TASK TO COMPLETE: Only the lines from the start of the material through the line containing "(105, 109), 0.9))" are to be extracted, exactly as they appear.

(Rows from a 3D modeling dataset)

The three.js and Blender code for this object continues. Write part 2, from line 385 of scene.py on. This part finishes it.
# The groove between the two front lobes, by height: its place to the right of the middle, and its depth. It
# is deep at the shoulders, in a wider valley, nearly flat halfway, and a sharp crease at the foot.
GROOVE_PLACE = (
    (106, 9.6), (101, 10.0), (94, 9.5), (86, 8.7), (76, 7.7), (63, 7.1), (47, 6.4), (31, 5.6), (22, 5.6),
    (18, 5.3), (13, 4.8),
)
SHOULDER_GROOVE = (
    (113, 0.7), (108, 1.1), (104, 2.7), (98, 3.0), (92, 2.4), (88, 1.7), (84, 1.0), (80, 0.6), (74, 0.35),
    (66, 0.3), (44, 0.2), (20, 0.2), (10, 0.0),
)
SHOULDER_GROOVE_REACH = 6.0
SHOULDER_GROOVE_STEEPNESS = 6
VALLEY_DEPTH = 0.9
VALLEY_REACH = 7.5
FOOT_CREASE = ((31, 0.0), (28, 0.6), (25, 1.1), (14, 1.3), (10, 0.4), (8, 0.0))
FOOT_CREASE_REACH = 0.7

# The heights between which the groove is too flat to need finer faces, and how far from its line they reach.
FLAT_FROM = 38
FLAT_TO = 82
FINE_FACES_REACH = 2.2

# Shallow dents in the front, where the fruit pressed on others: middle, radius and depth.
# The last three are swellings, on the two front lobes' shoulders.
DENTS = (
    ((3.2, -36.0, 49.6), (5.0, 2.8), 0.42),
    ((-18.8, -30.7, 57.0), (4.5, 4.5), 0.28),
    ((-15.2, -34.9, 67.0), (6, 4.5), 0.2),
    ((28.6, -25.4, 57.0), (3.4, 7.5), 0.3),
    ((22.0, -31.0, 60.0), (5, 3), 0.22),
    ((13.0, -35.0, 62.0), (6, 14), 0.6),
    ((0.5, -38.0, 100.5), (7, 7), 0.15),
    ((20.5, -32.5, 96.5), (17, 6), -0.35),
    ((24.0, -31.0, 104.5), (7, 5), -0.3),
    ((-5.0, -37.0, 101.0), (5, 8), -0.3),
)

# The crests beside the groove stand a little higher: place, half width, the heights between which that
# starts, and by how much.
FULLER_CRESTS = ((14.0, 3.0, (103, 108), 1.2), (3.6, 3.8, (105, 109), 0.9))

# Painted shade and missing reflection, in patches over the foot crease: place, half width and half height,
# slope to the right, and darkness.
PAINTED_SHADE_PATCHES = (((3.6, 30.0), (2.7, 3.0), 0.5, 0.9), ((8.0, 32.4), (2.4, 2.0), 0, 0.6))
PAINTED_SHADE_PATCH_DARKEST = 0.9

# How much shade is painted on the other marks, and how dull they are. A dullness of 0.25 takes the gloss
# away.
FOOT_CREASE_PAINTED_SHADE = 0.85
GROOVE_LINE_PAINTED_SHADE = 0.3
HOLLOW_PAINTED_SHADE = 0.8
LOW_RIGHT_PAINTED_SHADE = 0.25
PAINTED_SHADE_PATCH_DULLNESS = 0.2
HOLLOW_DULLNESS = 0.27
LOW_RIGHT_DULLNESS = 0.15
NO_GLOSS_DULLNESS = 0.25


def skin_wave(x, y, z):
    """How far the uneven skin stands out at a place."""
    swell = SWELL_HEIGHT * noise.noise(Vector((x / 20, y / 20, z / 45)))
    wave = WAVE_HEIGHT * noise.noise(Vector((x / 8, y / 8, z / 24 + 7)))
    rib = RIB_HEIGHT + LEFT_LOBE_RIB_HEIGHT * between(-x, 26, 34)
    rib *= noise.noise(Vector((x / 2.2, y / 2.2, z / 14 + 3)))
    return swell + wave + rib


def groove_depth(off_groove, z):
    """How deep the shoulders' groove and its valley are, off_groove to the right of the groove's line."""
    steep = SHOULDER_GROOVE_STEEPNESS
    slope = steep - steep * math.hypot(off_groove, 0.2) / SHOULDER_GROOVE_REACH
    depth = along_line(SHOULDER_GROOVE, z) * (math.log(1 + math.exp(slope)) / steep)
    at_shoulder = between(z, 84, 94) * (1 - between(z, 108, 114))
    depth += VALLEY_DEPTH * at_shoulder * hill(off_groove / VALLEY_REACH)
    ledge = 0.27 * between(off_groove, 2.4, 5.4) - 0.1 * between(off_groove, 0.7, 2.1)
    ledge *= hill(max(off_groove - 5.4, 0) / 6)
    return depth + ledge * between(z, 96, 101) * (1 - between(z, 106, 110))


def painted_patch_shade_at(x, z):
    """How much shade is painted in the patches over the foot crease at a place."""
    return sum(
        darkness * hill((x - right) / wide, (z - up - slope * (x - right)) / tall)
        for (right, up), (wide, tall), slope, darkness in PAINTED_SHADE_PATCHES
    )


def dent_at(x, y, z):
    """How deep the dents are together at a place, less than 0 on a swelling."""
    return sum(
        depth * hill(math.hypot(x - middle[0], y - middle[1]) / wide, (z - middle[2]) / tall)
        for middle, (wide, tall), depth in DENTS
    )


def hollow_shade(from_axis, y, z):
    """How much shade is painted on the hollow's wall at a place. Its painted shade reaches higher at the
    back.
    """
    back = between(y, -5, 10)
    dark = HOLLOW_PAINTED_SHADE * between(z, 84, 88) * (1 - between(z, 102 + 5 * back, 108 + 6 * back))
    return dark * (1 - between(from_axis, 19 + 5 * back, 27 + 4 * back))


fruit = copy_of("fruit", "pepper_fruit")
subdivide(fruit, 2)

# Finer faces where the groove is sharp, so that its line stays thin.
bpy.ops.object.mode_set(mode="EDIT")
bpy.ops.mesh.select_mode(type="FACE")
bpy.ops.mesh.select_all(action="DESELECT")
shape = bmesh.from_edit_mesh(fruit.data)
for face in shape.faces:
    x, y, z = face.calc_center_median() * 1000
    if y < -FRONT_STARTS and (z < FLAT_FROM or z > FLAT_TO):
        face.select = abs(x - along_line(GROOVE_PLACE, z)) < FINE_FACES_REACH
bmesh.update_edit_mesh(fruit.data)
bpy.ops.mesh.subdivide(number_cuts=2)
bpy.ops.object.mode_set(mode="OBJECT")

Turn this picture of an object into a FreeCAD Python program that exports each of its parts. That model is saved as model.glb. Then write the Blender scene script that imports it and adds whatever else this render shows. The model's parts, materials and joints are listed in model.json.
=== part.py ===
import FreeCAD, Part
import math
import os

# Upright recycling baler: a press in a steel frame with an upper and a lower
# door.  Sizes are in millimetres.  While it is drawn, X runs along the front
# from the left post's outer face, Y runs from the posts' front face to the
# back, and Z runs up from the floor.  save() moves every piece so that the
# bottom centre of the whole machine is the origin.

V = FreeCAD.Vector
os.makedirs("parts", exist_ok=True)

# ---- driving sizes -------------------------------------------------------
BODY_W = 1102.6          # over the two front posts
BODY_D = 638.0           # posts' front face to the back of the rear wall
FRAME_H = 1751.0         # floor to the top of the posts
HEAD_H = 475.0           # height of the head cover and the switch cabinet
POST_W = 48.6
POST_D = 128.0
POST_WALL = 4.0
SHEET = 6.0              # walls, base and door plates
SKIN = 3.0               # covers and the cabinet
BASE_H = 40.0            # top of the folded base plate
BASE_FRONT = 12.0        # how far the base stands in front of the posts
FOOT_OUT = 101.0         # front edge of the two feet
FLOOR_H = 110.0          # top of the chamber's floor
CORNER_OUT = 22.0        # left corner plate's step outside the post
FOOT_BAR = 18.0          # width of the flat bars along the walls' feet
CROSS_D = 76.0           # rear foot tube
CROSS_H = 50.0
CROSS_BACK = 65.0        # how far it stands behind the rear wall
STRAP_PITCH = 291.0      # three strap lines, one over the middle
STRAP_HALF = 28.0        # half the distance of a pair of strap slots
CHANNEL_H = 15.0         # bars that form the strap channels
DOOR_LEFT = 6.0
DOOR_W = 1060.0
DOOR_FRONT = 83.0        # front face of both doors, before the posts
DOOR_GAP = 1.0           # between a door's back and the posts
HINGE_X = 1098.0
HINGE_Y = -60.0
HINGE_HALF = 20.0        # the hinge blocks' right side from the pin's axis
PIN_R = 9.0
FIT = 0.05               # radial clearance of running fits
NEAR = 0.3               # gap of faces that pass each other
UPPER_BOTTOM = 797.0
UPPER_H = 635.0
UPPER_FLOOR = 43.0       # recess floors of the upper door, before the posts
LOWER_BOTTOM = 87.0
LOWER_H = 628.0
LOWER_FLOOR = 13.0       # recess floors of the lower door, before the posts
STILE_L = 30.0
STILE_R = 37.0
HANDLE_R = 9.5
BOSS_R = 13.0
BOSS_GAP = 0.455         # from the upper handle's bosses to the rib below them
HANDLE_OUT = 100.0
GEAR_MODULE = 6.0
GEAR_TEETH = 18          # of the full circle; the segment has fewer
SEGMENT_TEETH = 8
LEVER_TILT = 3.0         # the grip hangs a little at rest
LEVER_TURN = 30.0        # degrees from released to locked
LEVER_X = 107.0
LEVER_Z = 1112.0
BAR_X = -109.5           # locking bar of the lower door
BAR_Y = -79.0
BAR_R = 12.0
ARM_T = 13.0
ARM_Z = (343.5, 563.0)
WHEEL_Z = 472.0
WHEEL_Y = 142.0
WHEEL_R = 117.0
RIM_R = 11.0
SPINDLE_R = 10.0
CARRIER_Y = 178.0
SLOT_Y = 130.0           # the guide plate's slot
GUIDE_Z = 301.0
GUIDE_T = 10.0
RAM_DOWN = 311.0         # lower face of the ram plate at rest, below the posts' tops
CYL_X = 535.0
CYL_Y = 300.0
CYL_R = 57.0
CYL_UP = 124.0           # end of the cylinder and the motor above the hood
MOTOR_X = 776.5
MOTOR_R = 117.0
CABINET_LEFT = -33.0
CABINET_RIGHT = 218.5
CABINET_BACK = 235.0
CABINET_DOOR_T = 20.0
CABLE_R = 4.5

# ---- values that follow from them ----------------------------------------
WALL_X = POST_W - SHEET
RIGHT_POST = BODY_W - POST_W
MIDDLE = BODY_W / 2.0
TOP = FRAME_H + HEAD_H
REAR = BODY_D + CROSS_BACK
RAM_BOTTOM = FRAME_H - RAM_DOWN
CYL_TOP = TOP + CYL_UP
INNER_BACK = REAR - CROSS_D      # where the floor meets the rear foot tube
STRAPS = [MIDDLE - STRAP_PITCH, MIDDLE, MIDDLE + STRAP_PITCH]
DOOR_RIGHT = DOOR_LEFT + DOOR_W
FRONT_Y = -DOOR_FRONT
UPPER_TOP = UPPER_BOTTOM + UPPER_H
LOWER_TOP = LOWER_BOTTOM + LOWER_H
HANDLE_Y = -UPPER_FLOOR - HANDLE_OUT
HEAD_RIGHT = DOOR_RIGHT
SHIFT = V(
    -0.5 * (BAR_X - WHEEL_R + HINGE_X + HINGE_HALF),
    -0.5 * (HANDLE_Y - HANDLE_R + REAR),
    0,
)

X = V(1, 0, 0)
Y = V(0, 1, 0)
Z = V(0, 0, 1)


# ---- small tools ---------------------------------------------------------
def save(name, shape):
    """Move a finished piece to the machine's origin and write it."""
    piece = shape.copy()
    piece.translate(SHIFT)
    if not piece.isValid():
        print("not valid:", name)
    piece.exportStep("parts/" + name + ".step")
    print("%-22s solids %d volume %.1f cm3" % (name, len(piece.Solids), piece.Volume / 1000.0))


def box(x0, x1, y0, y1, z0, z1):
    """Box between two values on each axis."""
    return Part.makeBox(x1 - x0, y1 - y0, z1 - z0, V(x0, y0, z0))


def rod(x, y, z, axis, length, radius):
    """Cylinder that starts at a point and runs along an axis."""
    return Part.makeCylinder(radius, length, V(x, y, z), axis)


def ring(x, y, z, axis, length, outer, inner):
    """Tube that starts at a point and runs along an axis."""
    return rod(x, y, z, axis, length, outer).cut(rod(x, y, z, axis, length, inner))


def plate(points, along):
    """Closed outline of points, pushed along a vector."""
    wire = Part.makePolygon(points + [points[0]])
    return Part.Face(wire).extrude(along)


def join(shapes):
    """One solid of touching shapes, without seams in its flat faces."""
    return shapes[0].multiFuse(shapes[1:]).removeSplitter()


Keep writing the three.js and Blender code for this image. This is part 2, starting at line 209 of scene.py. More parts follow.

OUTPUT OF THE TASK:
The three.js and Blender code for this object continues. Write part 2, from line 385 of scene.py on. This part finishes it.
# The groove between the two front lobes, by height: its place to the right of the middle, and its depth. It
# is deep at the shoulders, in a wider valley, nearly flat halfway, and a sharp crease at the foot.
GROOVE_PLACE = (
    (106, 9.6), (101, 10.0), (94, 9.5), (86, 8.7), (76, 7.7), (63, 7.1), (47, 6.4), (31, 5.6), (22, 5.6),
    (18, 5.3), (13, 4.8),
)
SHOULDER_GROOVE = (
    (113, 0.7), (108, 1.1), (104, 2.7), (98, 3.0), (92, 2.4), (88, 1.7), (84, 1.0), (80, 0.6), (74, 0.35),
    (66, 0.3), (44, 0.2), (20, 0.2), (10, 0.0),
)
SHOULDER_GROOVE_REACH = 6.0
SHOULDER_GROOVE_STEEPNESS = 6
VALLEY_DEPTH = 0.9
VALLEY_REACH = 7.5
FOOT_CREASE = ((31, 0.0), (28, 0.6), (25, 1.1), (14, 1.3), (10, 0.4), (8, 0.0))
FOOT_CREASE_REACH = 0.7

# The heights between which the groove is too flat to need finer faces, and how far from its line they reach.
FLAT_FROM = 38
FLAT_TO = 82
FINE_FACES_REACH = 2.2

# Shallow dents in the front, where the fruit pressed on others: middle, radius and depth.
# The last three are swellings, on the two front lobes' shoulders.
DENTS = (
    ((3.2, -36.0, 49.6), (5.0, 2.8), 0.42),
    ((-18.8, -30.7, 57.0), (4.5, 4.5), 0.28),
    ((-15.2, -34.9, 67.0), (6, 4.5), 0.2),
    ((28.6, -25.4, 57.0), (3.4, 7.5), 0.3),
    ((22.0, -31.0, 60.0), (5, 3), 0.22),
    ((13.0, -35.0, 62.0), (6, 14), 0.6),
    ((0.5, -38.0, 100.5), (7, 7), 0.15),
    ((20.5, -32.5, 96.5), (17, 6), -0.35),
    ((24.0, -31.0, 104.5), (7, 5), -0.3),
    ((-5.0, -37.0, 101.0), (5, 8), -0.3),
)

# The crests beside the groove stand a little higher: place, half width, the heights between which that
# starts, and by how much.
FULLER_CRESTS = ((14.0, 3.0, (103, 108), 1.2), (3.6, 3.8, (105, 109), 0.9))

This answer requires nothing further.